_Material provided:_
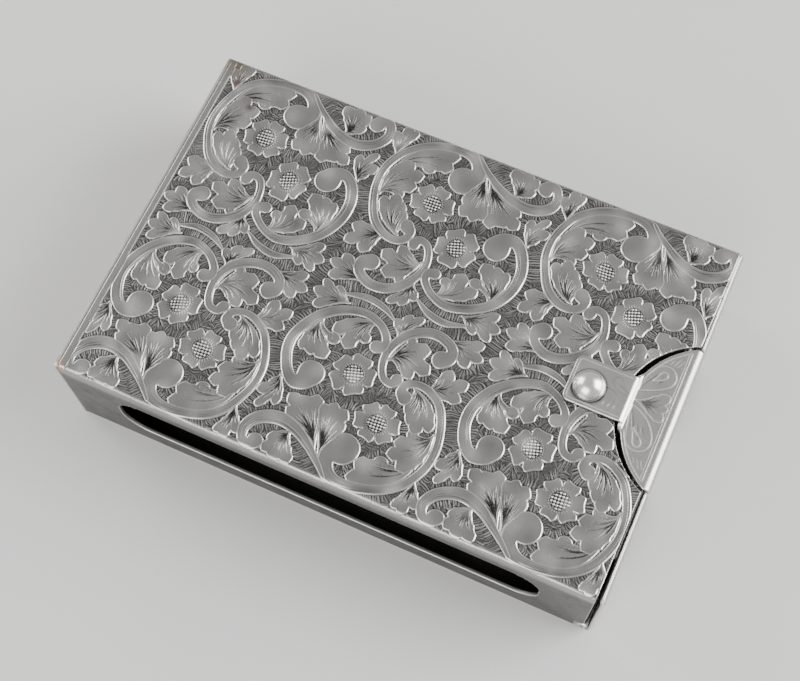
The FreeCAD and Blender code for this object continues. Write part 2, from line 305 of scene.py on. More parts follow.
TILE = 29.4
TILE_CENTRES = (-28.9, 0.5, 29.9)
ROW_CENTRE = 15.0


def tile_motifs():
    """Scrolls, leaves and flowers of one tile, lowest first, in millimetres from its centre."""
    return [
        # leaves between the tiles
        leaf((-12.4, 9.1), 100, [(-13.7, 12.5, 0.65), (-12.4, 14.2, 0.65), (-11.3, 13.9, 0.5)]),
        leaf((13.1, 2.3), 115, [(11.9, 6.2, 0.6), (14.1, 7.6, 0.5), (14.6, 5.4, 0.7), (13.7, 4.0, 0.55)]),
        leaf((-8.3, -4.7), 190, [(-12.7, -4.8, 0.8), (-12.9, -7.2, 0.8), (-10.5, -7.8, 0.8)]),
        leaf((-7.8, -13.2), 160, [(-11.8, -10.6, 0.7), (-13.2, -11.9, 0.65), (-12.5, -13.9, 0.7)]),
        leaf((-0.7, -10.5), 260, [(-2.9, -14.2, 0.55), (-1.2, -13.7, 0.7), (0.2, -12.6, 0.6)]),
        leaf((8.4, -12.6), 5, [(12.9, -10.6, 0.65), (13.6, -12.6, 0.7), (12.9, -14.3, 0.6), (10.6, -14.0, 0.6)]),
        scroll([(1.0, -12.8, 0.12), (3.4, -14.2, 0.45), (6.4, -14.7, 0.5), (9.4, -13.9, 0.2)], inner=1),
        # the small scroll in the middle
        leaf((-1.0, -6.6), 240, [(-4.6, -5.9, 0.8), (-6.6, -7.4, 0.9), (-5.3, -9.9, 0.95)], [(-3.2, -10.6, 0.7)]),
        scroll(
            [
                (-3.4, -4.2, 0.9), (-2.7, -3.2, 0.6), (-1.2, -3.6, 0.55), (-0.3, -5.6, 0.55),
                (-0.4, -8.2, 0.6), (-1.9, -11.0, 0.7), (-4.4, -12.7, 0.75), (-7.0, -13.0, 0.75),
                (-9.2, -11.9, 0.75), (-9.5, -10.3, 0.95), (-8.4, -9.7, 1.3),
            ],
            inner=-1,
        ),
        # the large scroll on the left
        leaf((-11.6, 6.6), 75, [(-4.0, 12.4, 1.0), (-4.2, 10.2, 1.0)], [(-6.5, 8.9, 0.95)]),
        leaf((-12.2, 1.6), 85, [(-9.8, 7.9, 1.0), (-7.8, 6.8, 0.9), (-8.3, 4.8, 1.0)], [(-9.2, 2.9, 0.8)]),
        leaf((-6.5, -3.9), 160, [(-10.9, 0.8, 0.7), (-9.2, 1.7, 0.85), (-8.0, 0.6, 0.8), (-7.2, -0.7, 0.8)]),
        scroll(
            [
                (-5.7, -2.0, 1.1), (-4.8, -2.7, 0.75), (-5.2, -4.1, 0.6), (-7.0, -4.8, 0.57),
                (-9.3, -4.2, 0.6), (-11.5, -2.2, 0.6), (-13.1, 2.0, 0.57), (-13.1, 6.2, 0.57),
                (-11.5, 10.1, 0.6), (-8.8, 12.6, 0.65), (-5.3, 13.8, 0.7), (-2.0, 14.0, 0.85),
                (0.1, 13.1, 1.0), (1.1, 11.4, 1.15), (0.7, 9.7, 1.5), (-0.7, 9.0, 2.3),
            ],
            inner=1,
        ),
        # the hanging leaves and the scroll at the top right
        leaf((3.4, 10.6), 300, [(6.0, 4.1, 0.9), (7.5, 5.0, 1.1), (9.4, 4.9, 0.85), (8.8, 6.8, 0.8)]),
        leaf((2.5, 11.4), 280, [(1.1, 6.2, 0.65), (1.6, 4.5, 0.9), (3.1, 4.1, 0.8), (4.3, 4.6, 0.65)]),
        leaf((7.6, 9.4), 60, [(6.6, 13.6, 0.8), (8.4, 13.8, 0.9), (9.9, 13.2, 0.8), (9.8, 11.4, 0.7)]),
        scroll(
            [
                (0.2, 14.1, 0.25), (2.0, 12.4, 0.4), (4.5, 10.5, 0.6), (7.1, 9.0, 0.8),
                (10.2, 8.4, 0.9), (13.0, 9.5, 0.85), (14.4, 11.6, 0.75), (14.0, 13.5, 0.7),
                (12.8, 14.1, 0.8), (12.0, 13.0, 1.2),
            ],
            inner=1,
        ),
        # the scroll on the right
        leaf((10.9, -9.2), 75, [(8.8, -3.6, 1.0), (10.4, -3.4, 0.8), (11.8, -3.5, 0.6)], [(8.0, -6.4, 0.9)]),
        leaf((2.9, -11.3), 15, [(5.8, -6.8, 0.95), (8.0, -8.3, 0.85)], [(3.8, -8.3, 0.8)]),
        scroll(
            [
                (8.8, 0.3, 2.0), (9.4, 1.7, 1.4), (11.0, 2.3, 0.95), (12.7, 0.9, 0.85),
                (13.8, -2.0, 0.8), (13.6, -5.2, 0.8), (12.0, -8.5, 0.8), (9.2, -10.9, 0.72),
                (5.7, -12.1, 0.65), (2.7, -11.3, 0.57), (0.8, -9.5, 0.57), (0.7, -8.1, 0.7),
                (1.7, -7.7, 0.95),
            ],
            inner=-1,
        ),
        flower((-3.6, 3.35), 3.45, 6, 0.3),
        flower((3.1, -2.1), 3.45, 5, 1.1),
    ]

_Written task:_
Return the lines above precisely as they appear, beginning at the first line and ending at the line with "ROW_CENTRE = 15.0", and nothing after it.

_Written answer:_
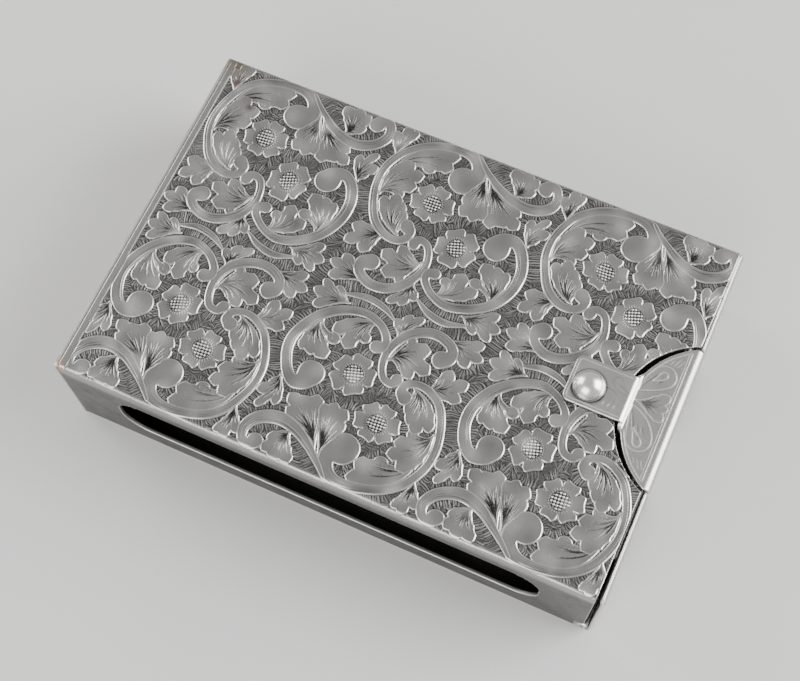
The FreeCAD and Blender code for this object continues. Write part 2, from line 305 of scene.py on. More parts follow.
TILE = 29.4
TILE_CENTRES = (-28.9, 0.5, 29.9)
ROW_CENTRE = 15.0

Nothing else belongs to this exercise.